## Data provided

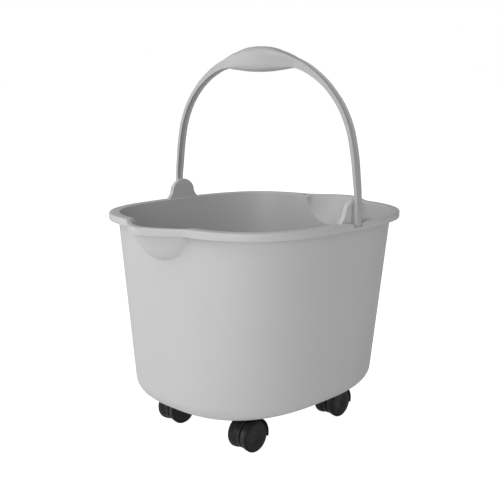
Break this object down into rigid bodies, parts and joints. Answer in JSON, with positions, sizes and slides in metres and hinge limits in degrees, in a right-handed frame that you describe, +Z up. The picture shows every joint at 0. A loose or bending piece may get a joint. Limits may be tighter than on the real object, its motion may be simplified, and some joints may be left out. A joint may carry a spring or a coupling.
{
  "type": "wash bucket",
  "caption": "Rounded-square plastic wash bucket with a pouring beak at each end, a swinging bail handle with a thick lens-shaped grip, and twin-wheel swivel casters under the base.",
  "frame": {"origin": "on the floor plane under the middle of the bounding box, which is the middle of the tub", "axes": "+Z up; the bail's hinge line is parallel to X; the pouring beaks point to -Y (front) and +Y (back)"},
  "size_m": [0.3084, 0.374, 0.4656],
  "materials": {
    "tub_polypropylene": "satin moulded, pale grey",
    "handle_polypropylene": "satin moulded, pale grey",
    "housing_nylon": "satin black",
    "wheel_plastic": "smooth black",
    "zinc_plated_steel": "bright zinc plate",
    "sleeve_acetal": "plain moulded, off-white"
  },
  "bodies": {
    "tub": {"tub": "tub_polypropylene", "caster_stem_front_left": "zinc_plated_steel", "caster_stem_front_right": "zinc_plated_steel", "caster_stem_back_left": "zinc_plated_steel", "caster_stem_back_right": "zinc_plated_steel", "stem_sleeve_front_left": "sleeve_acetal", "stem_sleeve_front_right": "sleeve_acetal", "stem_sleeve_back_left": "sleeve_acetal", "stem_sleeve_back_right": "sleeve_acetal"},
    "bail": {"bail_handle": "handle_polypropylene"},
    "caster_front_left": {"caster_housing_front_left": "housing_nylon", "wheel_axle_front_left": "zinc_plated_steel"},
    "wheel_front_left_inner": {"wheel_front_left_inner": "wheel_plastic"},
    "wheel_front_left_outer": {"wheel_front_left_outer": "wheel_plastic"},
    "caster_front_right": {"caster_housing_front_right": "housing_nylon", "wheel_axle_front_right": "zinc_plated_steel"},
    "wheel_front_right_inner": {"wheel_front_right_inner": "wheel_plastic"},
    "wheel_front_right_outer": {"wheel_front_right_outer": "wheel_plastic"},
    "caster_back_left": {"caster_housing_back_left": "housing_nylon", "wheel_axle_back_left": "zinc_plated_steel"},
    "wheel_back_left_inner": {"wheel_back_left_inner": "wheel_plastic"},
    "wheel_back_left_outer": {"wheel_back_left_outer": "wheel_plastic"},
    "caster_back_right": {"caster_housing_back_right": "housing_nylon", "wheel_axle_back_right": "zinc_plated_steel"},
    "wheel_back_right_inner": {"wheel_back_right_inner": "wheel_plastic"},
    "wheel_back_right_outer": {"wheel_back_right_outer": "wheel_plastic"}
  },
  "joints": [
    {"name": "bail_hinge", "type": "hinge", "parent": "tub", "child": "bail", "pos_m": [0, 0.0085, 0.2721], "axis": [1, 0, 0], "range_deg": [-80, 80]},
    {"name": "swivel_front_left", "type": "hinge", "parent": "tub", "child": "caster_front_left", "pos_m": [-0.0635, -0.0693, 0.042], "axis": [0, 0, 1], "continuous": true},
    {"name": "roll_front_left_inner", "type": "hinge", "parent": "caster_front_left", "child": "wheel_front_left_inner", "pos_m": [-0.0635, -0.0783, 0.019], "axis": [1, 0, 0], "continuous": true},
    {"name": "roll_front_left_outer", "type": "hinge", "parent": "caster_front_left", "child": "wheel_front_left_outer", "pos_m": [-0.0635, -0.0783, 0.019], "axis": [1, 0, 0], "continuous": true},
    {"name": "swivel_front_right", "type": "hinge", "parent": "tub", "child": "caster_front_right", "pos_m": [0.0635, -0.0693, 0.042], "axis": [0, 0, 1], "continuous": true},
    {"name": "roll_front_right_inner", "type": "hinge", "parent": "caster_front_right", "child": "wheel_front_right_inner", "pos_m": [0.0635, -0.0783, 0.019], "axis": [1, 0, 0], "continuous": true},
    {"name": "roll_front_right_outer", "type": "hinge", "parent": "caster_front_right", "child": "wheel_front_right_outer", "pos_m": [0.0635, -0.0783, 0.019], "axis": [1, 0, 0], "continuous": true},
    {"name": "swivel_back_left", "type": "hinge", "parent": "tub", "child": "caster_back_left", "pos_m": [-0.0635, 0.0863, 0.042], "axis": [0, 0, 1], "continuous": true},
    {"name": "roll_back_left_inner", "type": "hinge", "parent": "caster_back_left", "child": "wheel_back_left_inner", "pos_m": [-0.0635, 0.0773, 0.019], "axis": [1, 0, 0], "continuous": true},
    {"name": "roll_back_left_outer", "type": "hinge", "parent": "caster_back_left", "child": "wheel_back_left_outer", "pos_m": [-0.0635, 0.0773, 0.019], "axis": [1, 0, 0], "continuous": true},
    {"name": "swivel_back_right", "type": "hinge", "parent": "tub", "child": "caster_back_right", "pos_m": [0.0635, 0.0863, 0.042], "axis": [0, 0, 1], "continuous": true},
    {"name": "roll_back_right_inner", "type": "hinge", "parent": "caster_back_right", "child": "wheel_back_right_inner", "pos_m": [0.0635, 0.0773, 0.019], "axis": [1, 0, 0], "continuous": true},
    {"name": "roll_back_right_outer", "type": "hinge", "parent": "caster_back_right", "child": "wheel_back_right_outer", "pos_m": [0.0635, 0.0773, 0.019], "axis": [1, 0, 0], "continuous": true}
  ]
}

## Objective
Return the material in full, exactly as shown.

## Correct output
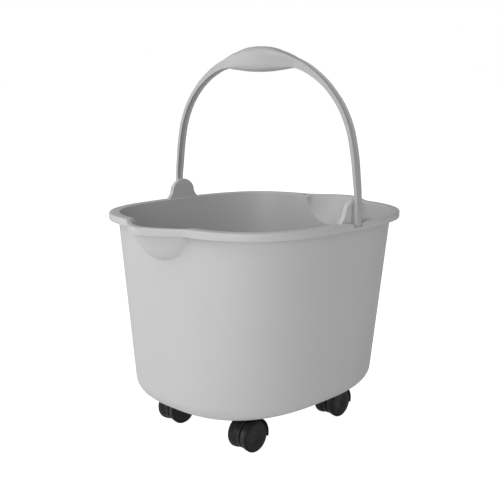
Break this object down into rigid bodies, parts and joints. Answer in JSON, with positions, sizes and slides in metres and hinge limits in degrees, in a right-handed frame that you describe, +Z up. The picture shows every joint at 0. A loose or bending piece may get a joint. Limits may be tighter than on the real object, its motion may be simplified, and some joints may be left out. A joint may carry a spring or a coupling.
{
  "type": "wash bucket",
  "caption": "Rounded-square plastic wash bucket with a pouring beak at each end, a swinging bail handle with a thick lens-shaped grip, and twin-wheel swivel casters under the base.",
  "frame": {"origin": "on the floor plane under the middle of the bounding box, which is the middle of the tub", "axes": "+Z up; the bail's hinge line is parallel to X; the pouring beaks point to -Y (front) and +Y (back)"},
  "size_m": [0.3084, 0.374, 0.4656],
  "materials": {
    "tub_polypropylene": "satin moulded, pale grey",
    "handle_polypropylene": "satin moulded, pale grey",
    "housing_nylon": "satin black",
    "wheel_plastic": "smooth black",
    "zinc_plated_steel": "bright zinc plate",
    "sleeve_acetal": "plain moulded, off-white"
  },
  "bodies": {
    "tub": {"tub": "tub_polypropylene", "caster_stem_front_left": "zinc_plated_steel", "caster_stem_front_right": "zinc_plated_steel", "caster_stem_back_left": "zinc_plated_steel", "caster_stem_back_right": "zinc_plated_steel", "stem_sleeve_front_left": "sleeve_acetal", "stem_sleeve_front_right": "sleeve_acetal", "stem_sleeve_back_left": "sleeve_acetal", "stem_sleeve_back_right": "sleeve_acetal"},
    "bail": {"bail_handle": "handle_polypropylene"},
    "caster_front_left": {"caster_housing_front_left": "housing_nylon", "wheel_axle_front_left": "zinc_plated_steel"},
    "wheel_front_left_inner": {"wheel_front_left_inner": "wheel_plastic"},
    "wheel_front_left_outer": {"wheel_front_left_outer": "wheel_plastic"},
    "caster_front_right": {"caster_housing_front_right": "housing_nylon", "wheel_axle_front_right": "zinc_plated_steel"},
    "wheel_front_right_inner": {"wheel_front_right_inner": "wheel_plastic"},
    "wheel_front_right_outer": {"wheel_front_right_outer": "wheel_plastic"},
    "caster_back_left": {"caster_housing_back_left": "housing_nylon", "wheel_axle_back_left": "zinc_plated_steel"},
    "wheel_back_left_inner": {"wheel_back_left_inner": "wheel_plastic"},
    "wheel_back_left_outer": {"wheel_back_left_outer": "wheel_plastic"},
    "caster_back_right": {"caster_housing_back_right": "housing_nylon", "wheel_axle_back_right": "zinc_plated_steel"},
    "wheel_back_right_inner": {"wheel_back_right_inner": "wheel_plastic"},
    "wheel_back_right_outer": {"wheel_back_right_outer": "wheel_plastic"}
  },
  "joints": [
    {"name": "bail_hinge", "type": "hinge", "parent": "tub", "child": "bail", "pos_m": [0, 0.0085, 0.2721], "axis": [1, 0, 0], "range_deg": [-80, 80]},
    {"name": "swivel_front_left", "type": "hinge", "parent": "tub", "child": "caster_front_left", "pos_m": [-0.0635, -0.0693, 0.042], "axis": [0, 0, 1], "continuous": true},
    {"name": "roll_front_left_inner", "type": "hinge", "parent": "caster_front_left", "child": "wheel_front_left_inner", "pos_m": [-0.0635, -0.0783, 0.019], "axis": [1, 0, 0], "continuous": true},
    {"name": "roll_front_left_outer", "type": "hinge", "parent": "caster_front_left", "child": "wheel_front_left_outer", "pos_m": [-0.0635, -0.0783, 0.019], "axis": [1, 0, 0], "continuous": true},
    {"name": "swivel_front_right", "type": "hinge", "parent": "tub", "child": "caster_front_right", "pos_m": [0.0635, -0.0693, 0.042], "axis": [0, 0, 1], "continuous": true},
    {"name": "roll_front_right_inner", "type": "hinge", "parent": "caster_front_right", "child": "wheel_front_right_inner", "pos_m": [0.0635, -0.0783, 0.019], "axis": [1, 0, 0], "continuous": true},
    {"name": "roll_front_right_outer", "type": "hinge", "parent": "caster_front_right", "child": "wheel_front_right_outer", "pos_m": [0.0635, -0.0783, 0.019], "axis": [1, 0, 0], "continuous": true},
    {"name": "swivel_back_left", "type": "hinge", "parent": "tub", "child": "caster_back_left", "pos_m": [-0.0635, 0.0863, 0.042], "axis": [0, 0, 1], "continuous": true},
    {"name": "roll_back_left_inner", "type": "hinge", "parent": "caster_back_left", "child": "wheel_back_left_inner", "pos_m": [-0.0635, 0.0773, 0.019], "axis": [1, 0, 0], "continuous": true},
    {"name": "roll_back_left_outer", "type": "hinge", "parent": "caster_back_left", "child": "wheel_back_left_outer", "pos_m": [-0.0635, 0.0773, 0.019], "axis": [1, 0, 0], "continuous": true},
    {"name": "swivel_back_right", "type": "hinge", "parent": "tub", "child": "caster_back_right", "pos_m": [0.0635, 0.0863, 0.042], "axis": [0, 0, 1], "continuous": true},
    {"name": "roll_back_right_inner", "type": "hinge", "parent": "caster_back_right", "child": "wheel_back_right_inner", "pos_m": [0.0635, 0.0773, 0.019], "axis": [1, 0, 0], "continuous": true},
    {"name": "roll_back_right_outer", "type": "hinge", "parent": "caster_back_right", "child": "wheel_back_right_outer", "pos_m": [0.0635, 0.0773, 0.019], "axis": [1, 0, 0], "continuous": true}
  ]
}